A better first printer produces fewer interruptions than the spec sheet suggests. The real win is the shortest path from sliced file to usable part.

The Practical Answer

For most beginners, the best choice is a straightforward FDM printer with automatic bed leveling, a flexible build plate, standard 1.75 mm filament support, and a build volume around 220 x 220 x 250 mm. That setup lowers setup burden, keeps materials easy to source, and leaves room to learn without adding wash, cure, or chemical handling. Move to enclosed FDM if the printer sits in a shared room or if higher-temperature materials belong on the list. Choose resin only if the first projects depend on miniature detail enough to justify the cleanup chain.

The best beginner printer is the one that makes the second print easier than the first.

FAQ

Is FDM or resin better for a first 3D printer?

FDM is better for most first-time buyers because it prints useful parts with less cleanup and less workspace burden.
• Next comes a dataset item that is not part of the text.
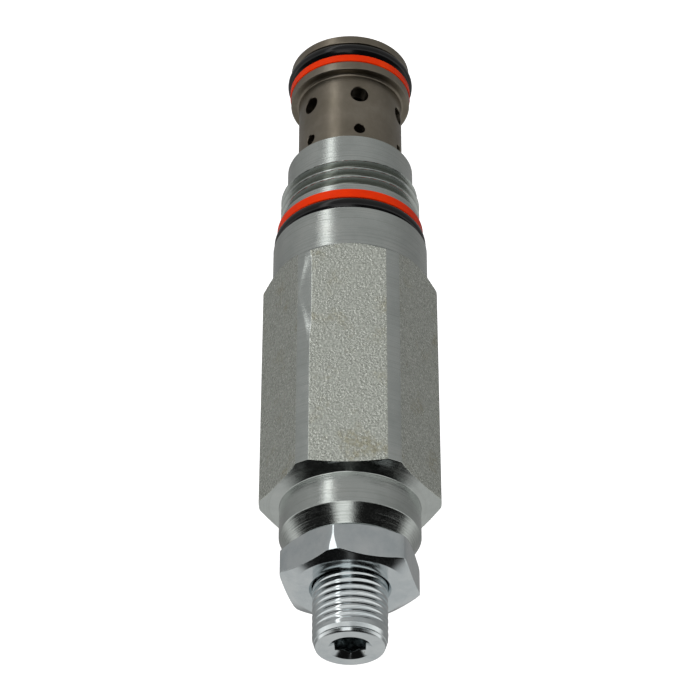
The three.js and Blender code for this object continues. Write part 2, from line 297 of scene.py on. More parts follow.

Resin belongs when smooth surface detail matters more than post-processing.

Do beginners need automatic bed leveling?

Yes. Automatic bed leveling removes the most common first-layer failure point and reduces the need to babysit setup before every print. That feature saves more time than a small boost in speed or screen quality.

Is a larger build volume worth it?

Only if the first projects need the extra room. Larger beds add footprint, heat-up time, and more temptation to overbuy capacity you do not use.

Should the first printer be enclosed?

Yes if the printer sits in a shared room, if odor and noise matter, or if higher-temperature materials are part of the plan. Open-frame printers keep access simple, but they expose the print to more room variation.

What material should beginners start with?

PLA should be the first filament. It prints with less tuning than higher-temperature materials, and it teaches the basics without adding much odor or cleanup.

Are multicolor printers good for beginners?

No. Multicolor and multi-material systems add purge waste, more settings, and more failure points before the basic workflow feels routine. Start simple, then add complexity after the first process feels predictable.